Aerodynamics of freight trucks can also be improved by truck-truck interaction. Platooning of trucks is an interesting concept too, which is using Vehicle-to-vehicle (V2V) technology-based system aims to boost safety, save fuel and reduce emissions, without re-shaping the currently used trucks or trailers. To platoon, trucks are to efficiently operate them on a highway in close proximity– one following after another at a pre-set distance via radar and wireless communication to form a virtual “road train.”
Menlo Park, CA-based Peloton Technology is the firm walking point for truck platooning. It’s developing a system that uses radar-based collision mitigation equipment and V2V communication technology to enable the close-in platooning of two tractor-trailers. Two at a time, though, is just for now.
Peloton’s technology uses vehicle-to-vehicle and vehicle-to-infrastructure wireless and radar to pair trucks to travel closely together. This creates an aerodynamic system but also a way for the trucks to communicate with each other to enable safe following, improved braking, and reduced fuel costs.
The platooned trucks were put through a modified SAE J1321 fuel-economy comparison test. The results showed a 10% fuel consumption reduction for the trailing tractor-trailer and a 4.5% reduction for the lead combination.
By the end of 2015 Denso Intl. the Japanese robot maker that also provides technology and components to the global auto industry funded the company; Intel and Lockheed Martin were also participants.

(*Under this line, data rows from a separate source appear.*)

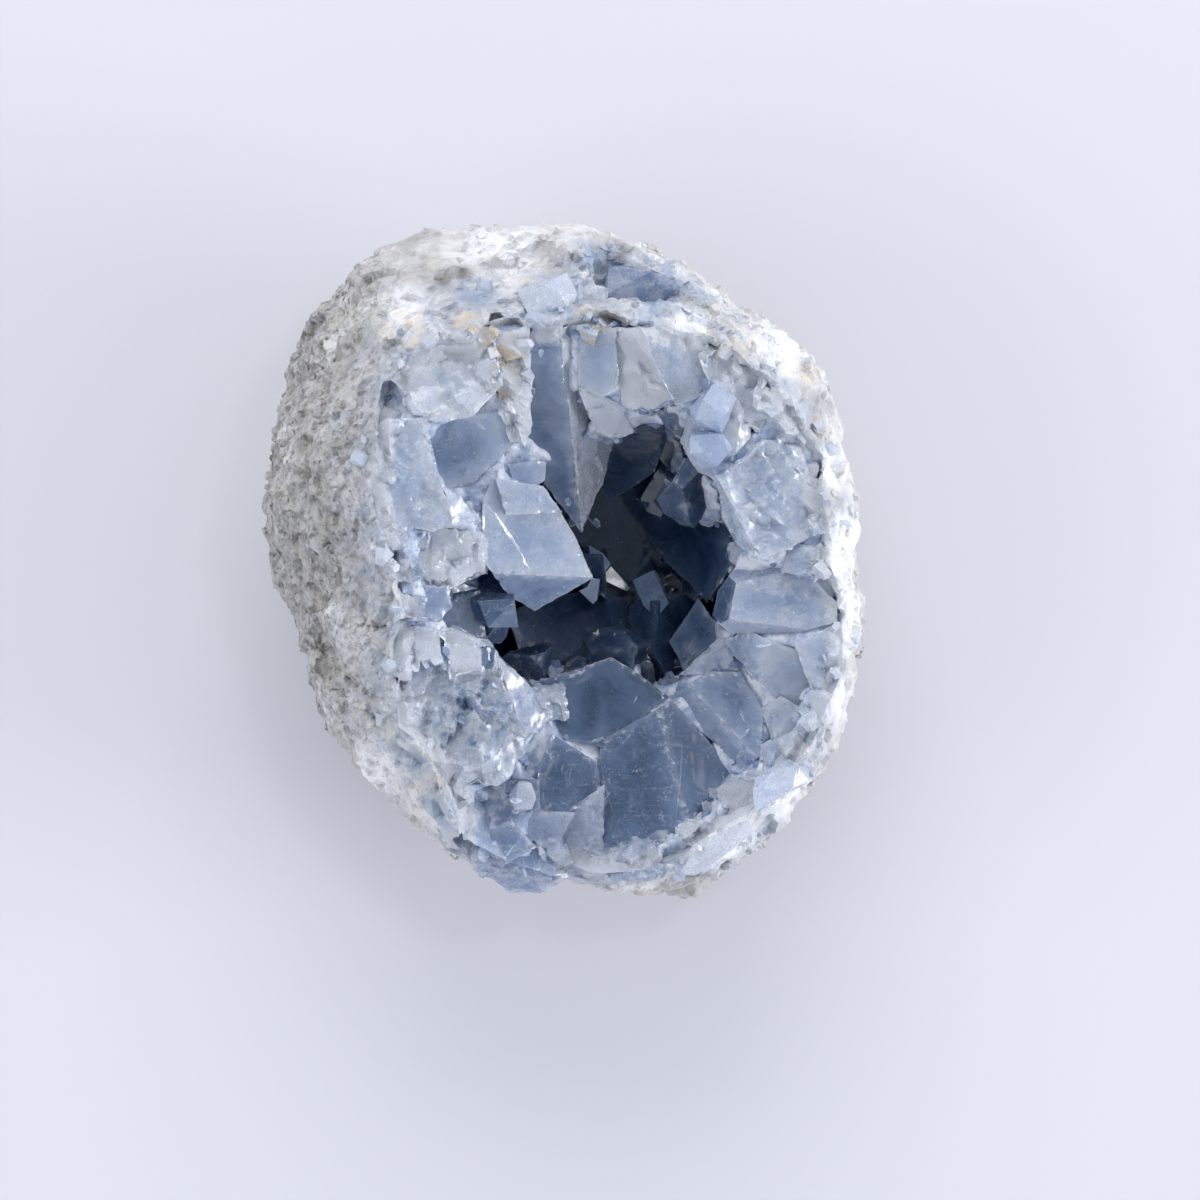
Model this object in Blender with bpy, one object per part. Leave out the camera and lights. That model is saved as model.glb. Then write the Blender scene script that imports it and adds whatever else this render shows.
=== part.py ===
"""Celestite geode, broken open at the top and resting on its rounded underside.

A rough rock rind is lined with one crust of blue celestite crystals around a deep hollow.
Metres, +Z up. The origin is under the middle of the stone, on the surface it rests on.
"""

import math
import random
from dataclasses import dataclass

import bmesh
import bpy
from mathutils import Matrix, Vector, noise

MM = 0.001

# The stone as a whole, in millimetres.
WIDEST_HEIGHT = 30.0  # level of the widest girth
CROWN_RISE = 36.0  # from the girth to the crown that has broken away
BELLY_DROP = 31.2  # from the girth to the lowest point before the foot is worn flat
SHOULDER_FULLNESS = 0.85  # under 1 makes the sides fuller than an ellipse
CRUST_GAP = 0.3  # between the rind and the crystals
LUMP_HEIGHT = 1.5
LUMP_LENGTH = 17.0
CHIP_TILT = 2.1  # how steeply the broken facets of the outside lean against one another
CHIP_LENGTH = 9.0

# Radii every 15 degrees, anticlockwise from +X: the girth seen from above, and the edge of the crystals.
GIRTH_RADII = (
    44.1, 44.7, 47.2, 48.8, 48.0, 49.0, 50.2, 51.5, 54.3, 52.0, 50.4, 45.3,
    41.6, 40.4, 41.4, 43.1, 43.8, 47.6, 47.4, 51.9, 51.0, 49.4, 50.1, 46.5,
)
CUP_RADII = (
    40.0, 40.4, 40.2, 40.0, 39.3, 37.0, 36.6, 36.8, 37.5, 37.1, 33.0, 28.8,
    25.5, 25.2, 28.5, 34.0, 37.0, 43.0, 45.2, 46.5, 46.5, 45.6, 45.0, 42.6,
)

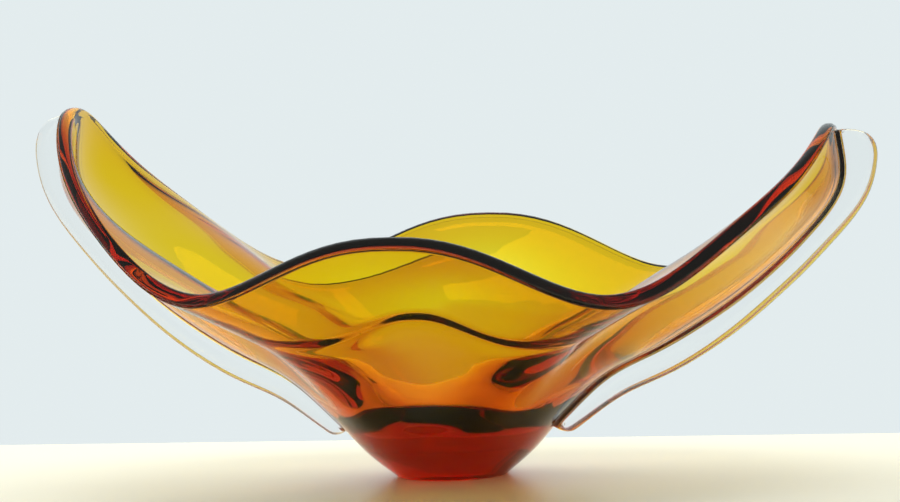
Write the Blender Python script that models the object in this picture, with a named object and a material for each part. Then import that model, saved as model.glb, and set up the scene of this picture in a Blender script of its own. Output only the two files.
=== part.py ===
"""Hot-worked art glass bowl: amber bowl, clear crystal casing and two clear keel fins.

Blender 4.5, metres, +Z up.  The origin is the centre of the ground foot, on the plane the bowl
rests on.  +X runs along the two raised wings and +Y points to the back of the bowl.

The rim is a little fuller than an ellipse in plan and its height rises and falls: two high
wing tips on the X axis, two low petals on the Y axis and four hollows between them.  Every wall
surface is a loft of rings from the round foot up to that rim, so the amber, the casing and the
fins all take their shape from the same two functions, rim_height() and wall_point().
"""
import math

import bmesh
import bpy
from mathutils import Vector

# Rim, seen from above: a closed curve a little fuller than an ellipse.
RIM_HALF_LENGTH = 0.2050     # centre to the wing tips, along X
RIM_HALF_WIDTH = 0.1200      # centre to the petals, along Y
LENGTH_FULLNESS = 0.845      # 1 is an ellipse, less is fuller towards the tips
WIDTH_FULLNESS = 0.912       # the same towards the petals

# Rim height at five places of each quarter turn, from a wing tip to a petal.
WING_TIP_HEIGHT = 0.1862
WING_SIDE_HEIGHT = 0.1584
HOLLOW_RISE_HEIGHT = 0.1191
HOLLOW_HEIGHT = 0.0975
PETAL_HEIGHT = 0.1249
TIP_LEAN = 0.0120            # left tip stands this much above and the right one below
PETAL_LEAN = 0.0027          # back petal above, front petal below
HOLLOW_LEAN = 0.0018         # left hollows above, right hollows below

# Foot and the round bulb above it.
FOOT_RADIUS = 0.0286         # ground flat that the bowl rests on
BULB_RADIUS = 0.0440         # half way up the bulb
BULB_HEIGHT = 0.0128
SHOULDER_RADIUS = 0.0580     # where the bulb opens out into the walls
SHOULDER_HEIGHT = 0.0285

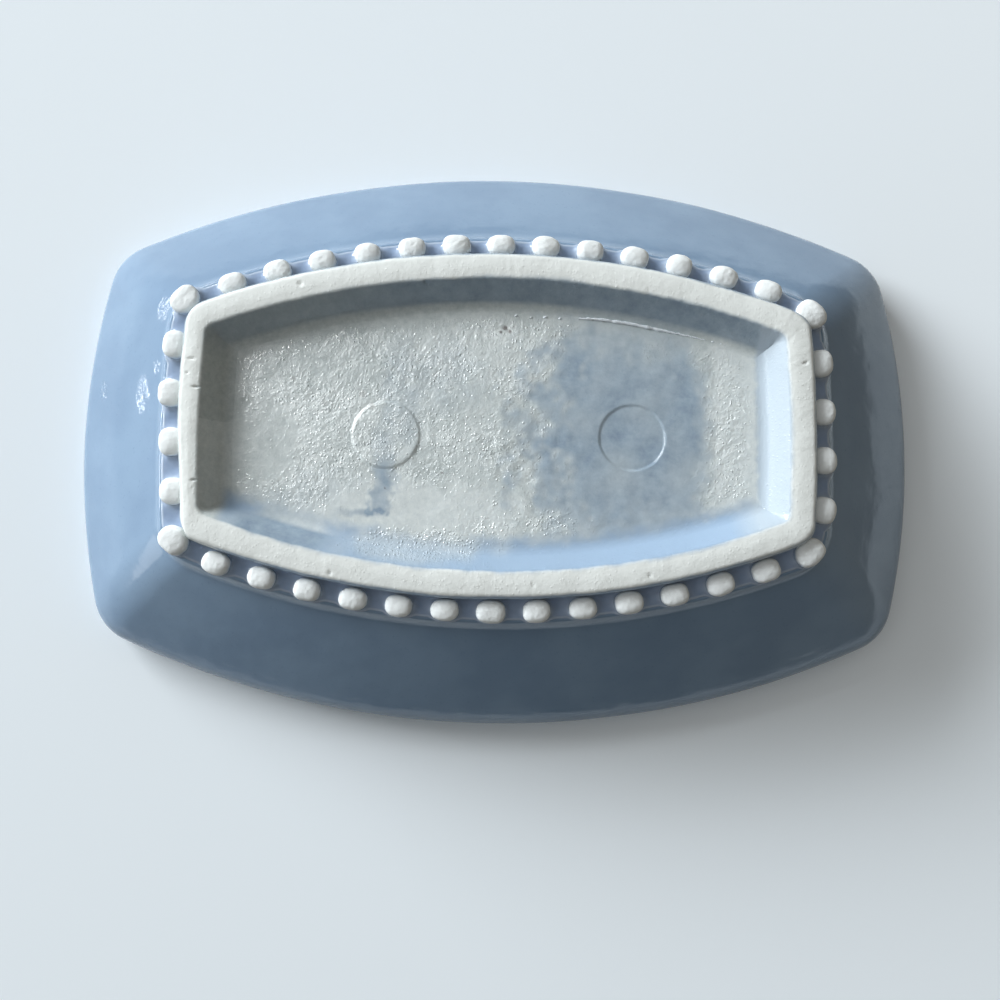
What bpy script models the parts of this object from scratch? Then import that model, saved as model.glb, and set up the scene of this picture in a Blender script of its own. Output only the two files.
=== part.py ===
"""A ceramic soap dish: a bowed, flared dish on a raised foot ring with a row of pearl beads around it.

Units are metres and +Z is up. The origin is under the middle of the dish, on the surface that it stands on.
X runs along the dish, and -Y is its front.
"""
import math

import bmesh
import bpy
from mathutils import Vector

MM = 0.001

# Rim and lip
DISH_LENGTH = 130.0 * MM
DISH_WIDTH = 87.0 * MM
DISH_HEIGHT = 23.0 * MM
RIM_SIDE_RADIUS = 140.6 * MM
RIM_END_RADIUS = 106.0 * MM
RIM_CORNER_RADIUS = 8.3 * MM
LIP_THICKNESS = 4.2 * MM

# How far the foot lies inside the rim, and how far the well's floor does
END_FLARE = 21.0 * MM
SIDE_FLARE = 19.35 * MM
WELL_END_RUN = 19.0 * MM
WELL_SIDE_RUN = 18.5 * MM

# Well
WELL_CORNER_RADIUS = 7.0 * MM
FLOOR_THICKNESS = 5.2 * MM

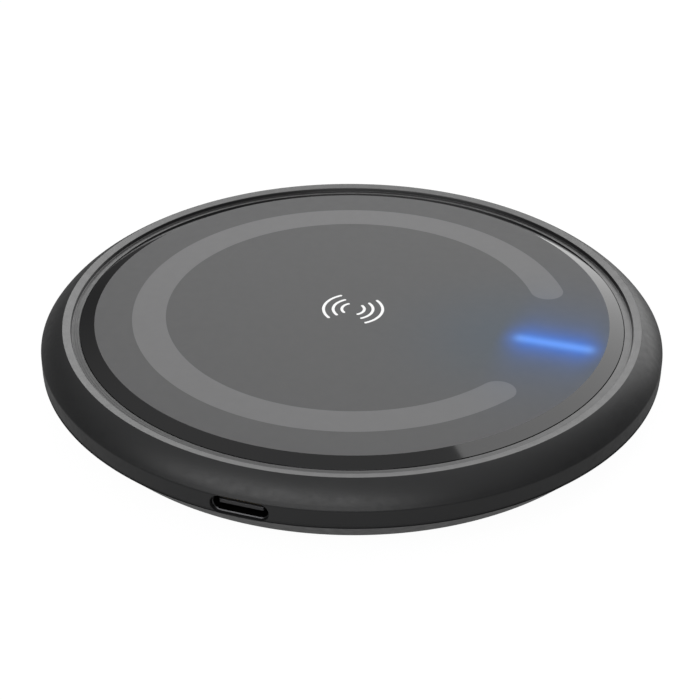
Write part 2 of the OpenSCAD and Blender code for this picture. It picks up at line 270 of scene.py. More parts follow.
def smooth(piece, angle=SOFT_ANGLE):
    """Shades smooth across soft edges and keeps the flats flat."""
    pick(piece)
    bpy.ops.object.shade_smooth_by_angle(angle=math.radians(angle))
    weighted = piece.modifiers.new("weighted", "WEIGHTED_NORMAL")
    weighted.mode = "FACE_AREA"
    weighted.weight = 100
    weighted.keep_sharp = True
    bpy.ops.object.modifier_apply(modifier=weighted.name)


def corner_arc(before, at, after, radius):
    """Points of an arc that rounds one corner of an outline."""
    at = Vector(at)
    to_before = Vector(before) - at
    to_after = Vector(after) - at
    half = to_before.angle(to_after) / 2
    back = min(radius / math.tan(half), to_before.length * 0.49, to_after.length * 0.49)
    start = at + to_before.normalized() * back
    end = at + to_after.normalized() * back
    points = []
    for i in range(CORNER_STEPS + 1):
        t = i / CORNER_STEPS
        points.append(start.lerp(at, t).lerp(at.lerp(end, t), t))
    return [(p.x, p.y) for p in points]


def rounded(corners):
    """An outline from corners of (radius, height) or (radius, height, rounding)."""
    points = []
    count = len(corners)
    for i, corner in enumerate(corners):
        if len(corner) == 2:
            points.append(corner)
        else:
            before = corners[i - 1][:2]
            after = corners[(i + 1) % count][:2]
            points += corner_arc(before, corner[:2], after, corner[2])
    return points


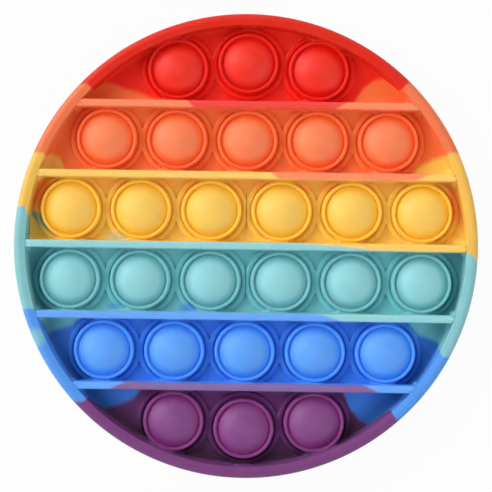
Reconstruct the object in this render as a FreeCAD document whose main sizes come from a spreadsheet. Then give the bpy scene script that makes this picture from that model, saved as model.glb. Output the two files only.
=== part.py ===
"""Round bubble-popping toy: one moulding of soft silicone, 125 mm across and 15 mm thick.

A rounded rim carries a thin web at half its height. Straight ribs cross the web, above and below,
and part it into rows. Each row holds thin-walled domes that snap through to the other side when
they are pressed. A dome hangs on a thin hinge inside a tall lip, and the lip stands on a low round
collar that melts into its neighbours and into the ribs. The back repeats the ribs, collars and
lips, with the hollow of each dome in place of its crown.

Lengths are in millimetres. The origin is the centre of the underside, +Z points to the side that
the domes stand out of, the ribs run along X, and the rows follow one another along Y.
"""

import FreeCAD, Part
import math
import os

import Sketcher

# Driving dimensions: name, value, meaning.
SIZES = [
    ("overall_diameter", 125.0, "across the outside of the rim"),
    ("overall_height", 15.0, "thickness of the toy, which is the height of the rim"),
    ("rim_width", 3.2, "radial thickness of the rim"),
    ("rim_outer_round", 1.5, "rounding of the rim's two outer edges"),
    ("rim_inner_bevel", 0.35, "bevel of the rim's two inner edges"),
    ("web_thickness", 1.6, "flat web that joins everything at half height"),
    ("pitch", 19.0, "from bubble to bubble along a row, and from row to row"),
    ("end_bubble_shift", 1.8, "how far the middle bubble of an end row sits out towards the rim"),
    ("rib_crest_width", 2.0, "thickness of a rib at its crest"),
    ("rib_foot_width", 2.4, "thickness of a rib at the middle of the web"),
    ("rib_drop", 0.4, "how far a rib stays below the rim's faces"),
    ("rib_round", 0.45, "rounding of a rib's crest edges"),
    ("dome_radius", 7.0, "outside of a dome where it leaves the groove"),
    ("dome_taper", 0.1, "how far a dome's flank leans in up to the crown"),
    ("dome_flank", 0.15, "height of a dome's flank, from the groove to the crown"),
    ("dome_rise", 2.9, "top of a dome above the bottom of the groove"),
    ("dome_wall", 1.1, "wall of a dome"),
    ("hinge_wall", 0.65, "wall of the hinge under the groove"),
    ("groove_width", 0.3, "bottom of the groove between a dome and its lip"),
    ("groove_depth", 0.9, "depth of the groove below the lip"),
    ("lip_width", 0.8, "width of the lip's flat crest"),
    ("lip_height", 2.4, "height of the lip above the collar"),
    ("lip_flare", 0.3, "how far the lip's outer flank spreads down to the collar"),
    ("collar_width", 1.6, "width of the low collar outside the lip"),
    ("collar_height", 1.0, "height of a collar above the web"),
    ("lip_in_rim", 0.5, "how far the foot of a lip may run into the rim"),
]

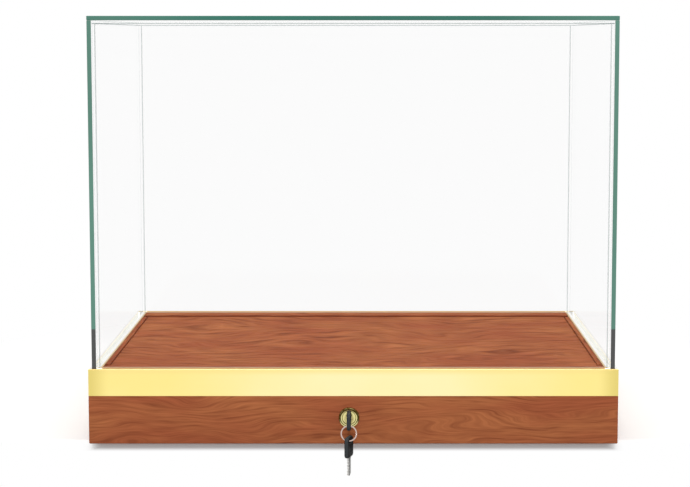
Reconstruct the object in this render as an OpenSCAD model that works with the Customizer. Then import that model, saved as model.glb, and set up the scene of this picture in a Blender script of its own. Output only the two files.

One thing is for sure, V2V communication technology will be spread out to the trucking industry. A better fuel efficiency by reducing fuel consumption of truck through improved aerodynamics is an engaging way. On the other hand, it would, of course, be ideal to reduce fuel consumption by avoiding wasting, to avoid wasted empty running of freight trucks at all, and exactly that is what we are working on at TrucksOnTheMap, but that is another story.